The good that is done in us is FROM God. God GIVES it. It starts with sanctifying grace. Sanctifying grace is “a stable and supernatural disposition that perfects the soul itself to enable it to live with God and act by HIS love.” (CCC 2000)
It is a gift, but IT MUST BE FREELY received. The catechism says, “God’s free initiative demands man’s free response, for God has created man in his image by conferring on him, along with freedom, the power to know him and love him. The soul only enters freely into the communion of love.” (CCC 2002)
In today’s reading, Paul says it, “For by grace you have been saved through FAITH.” Remember what we said about faith a week or two ago: “By faith, man completely submits his intellect and his will to God.” (CCC 143)
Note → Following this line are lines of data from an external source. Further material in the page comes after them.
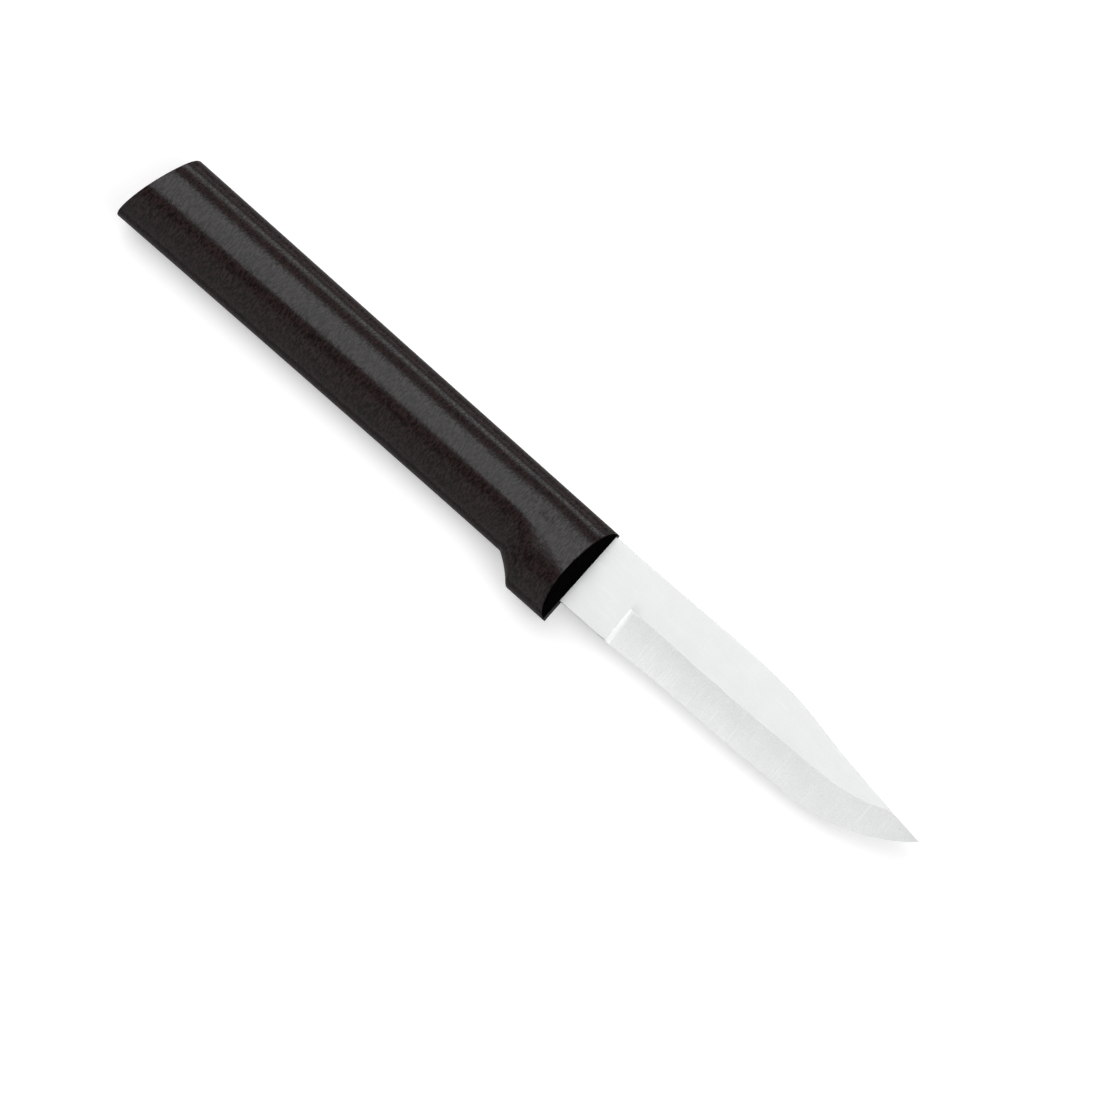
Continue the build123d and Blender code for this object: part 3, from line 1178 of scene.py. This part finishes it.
def blade_finishes() -> dict[Zone, bpy.types.Material]:
    """Makes the steel's finishes; the bevel and the plunge carry painted highlight in a lighter colour than
    the flat's.

    Returns:
        The material of each zone of the blade.
    """
    flat = GroundSteel("flat_steel", Way.ALONG, line_share=0.05, bump=0.05, speck_share=0.6)
    # The bevel's and the plunge's steel get a far lighter colour than the flat's, though it is the same
    # steel: painted highlight, a lit copy that makes the ground zones read brighter.
    bevel = GroundSteel(
        "bevel_steel_painted_brighter", Way.ACROSS, colour=(0.815, 0.830, 0.824, 1.0), roughness=0.62, cloud_share=0.1
    )
    plunge = replace(bevel, name="plunge_steel_painted_brighter", roughness=0.56)
    lines, marks = fine_lines(), specks()
    finishes = {Zone.FLAT: flat, Zone.BEVEL: bevel, Zone.PLUNGE: plunge}
    return {zone: finish.material(lines, marks) for zone, finish in finishes.items()}


def handle_finishes() -> dict[Skin, bpy.types.Material]:
    """Makes the resin's finishes; the front faces carry painted shade in a darker, matt copy of the grip's
    resin.

    Returns:
        The material of each surface of the handle.
    """
    # The front faces are the same resin as the grip, painted darker and without gloss: painted shade that
    # keeps them black.
    matt = MouldedResin(
        "front_resin_painted_shade",
        dark=(0.0016, 0.0014, 0.0014, 1.0),
        light=(0.0030, 0.0026, 0.0026, 1.0),
        roughness=0.8,
        specular=0.0,
    )
    grain = mould_grain()
    return {Skin.GRIP: MouldedResin().material(grain), Skin.FRONT: matt.material(grain)}


def main() -> None:
    """Builds the knife round the frame, and the studio round the knife."""
    logging.basicConfig(level=logging.INFO, format="%(name)s: %(message)s")
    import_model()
    (butt_x, guard_y, low_z), (front_x, top_y, high_z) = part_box("handle")
    (tail_x, heel_y, tang_low), (tip_x, _, tang_high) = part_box("blade")
    mid_z, half_tang = (low_z + high_z) / 2, (tang_high - tang_low) / 2

    blade = Blade(front_x, tip_x, heel_y, mid_z, half_tang, tail_x)
    blade_piece = blade.model(blade_finishes())
    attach(blade_piece, "root")
    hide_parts("blade")
    LOG.info("%s: %d faces", blade_piece.name, len(blade_piece.data.polygons))

    handle = Handle(butt_x + INSIDE, front_x, top_y, guard_y, mid_z, half_tang, (high_z - low_z) / 2)
    handle_piece = handle.model(handle_finishes(), blade_piece)
    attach(handle_piece, "root")
    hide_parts("handle")
    LOG.info("%s: %d faces", handle_piece.name, len(handle_piece.data.polygons))

    Studio(mid_z).build()


if __name__ == "__main__":
    main()
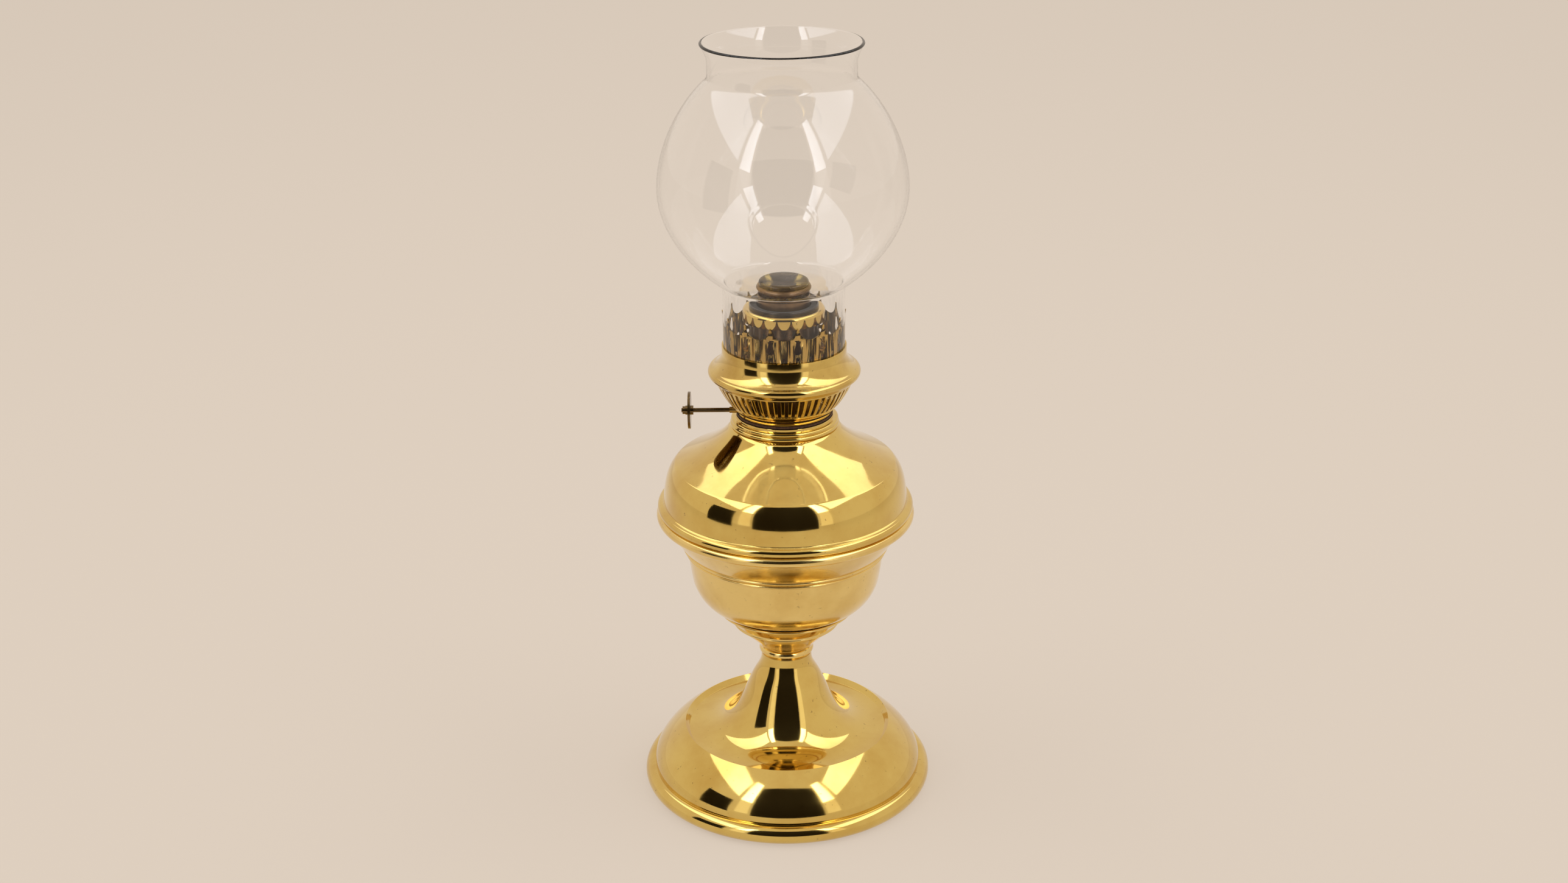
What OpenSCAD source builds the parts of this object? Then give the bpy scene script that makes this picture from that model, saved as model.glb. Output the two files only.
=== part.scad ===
// Brass table lamp for kerosene, with a round wick, a flame spreader and a ball chimney.
// Millimetres. +Z is up, the origin is under the middle of the foot, and the winder points to -X.

/* [Foot] */
// Diameter over the rolled edge
foot_d = 137; // [128:1:146]
// Height of the spun foot
foot_h = 66; // [60:1:74]
// Sheet thickness of the foot
foot_wall = 0.9; // [0.7:0.1:1.4]
// Diameter of the rolled edge's own tube
foot_bead = 8.8; // [7.5:0.1:10]
// Diameter of the crest between the domed step and the cone
crest_d = 97.6; // [90:0.5:104]
// Height of that crest
crest_h = 28.9; // [26:0.1:32]
// Depth of the channel inside the crest
channel_depth = 2.5; // [1.5:0.1:3.5]
// Diameter of the cone at its throat
throat_d = 32.4; // [29:0.1:36]
// How far the throat lies below the top of the foot
throat_drop = 12; // [10:0.5:15]
// Diameter of the neck
neck_d = 23.8; // [22:0.1:26]

/* [Stem] */
// Height of the ring between the neck and the knop
stem_ring_h = 4.4; // [3.5:0.1:6]
// Diameter of that ring
stem_ring_d = 25.6; // [24:0.1:28]
// Height of the knop
knop_h = 21; // [18:0.5:24]
// Diameter of the knop at its upper edge
knop_d = 64; // [58:0.5:68]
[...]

God gives grace. We receive it with faith. THEN the grace in us enables us to do works of love. Paul finishes his sentence, “… and this is not from you; it is a gift of God; it is not from works, so no one may boast. For we are his handiwork, created in Christ Jesus for the good works that God has prepared in advance, that we should live in them.”
Our good works are not our merit. Our good works are how God’s free gifts of love are shared with the world he loves THROUGH US when we are plugged in, fully charged.
How do we get fully charged? Confession is a good way to start.
Prayer
“Amazing Grace! How sweet the gift, how filled with life for me. I once was lost, but now I’m found, no longer ‘I’, but we.” Lord, that variation on the song Amazing Grace sings in me today. How great the gift of grace—your free gift to me that I may freely accept, that I may then be fully charged, part of a power cord that reaches out to the world in the night around me. Yes, the world may prefer the darkness to the light. But as your Gospel says, “Whoever lives the truth comes to the light, so that his works may be clearly seen as DONE IN GOD.” Give me light, Lord, that I may be light.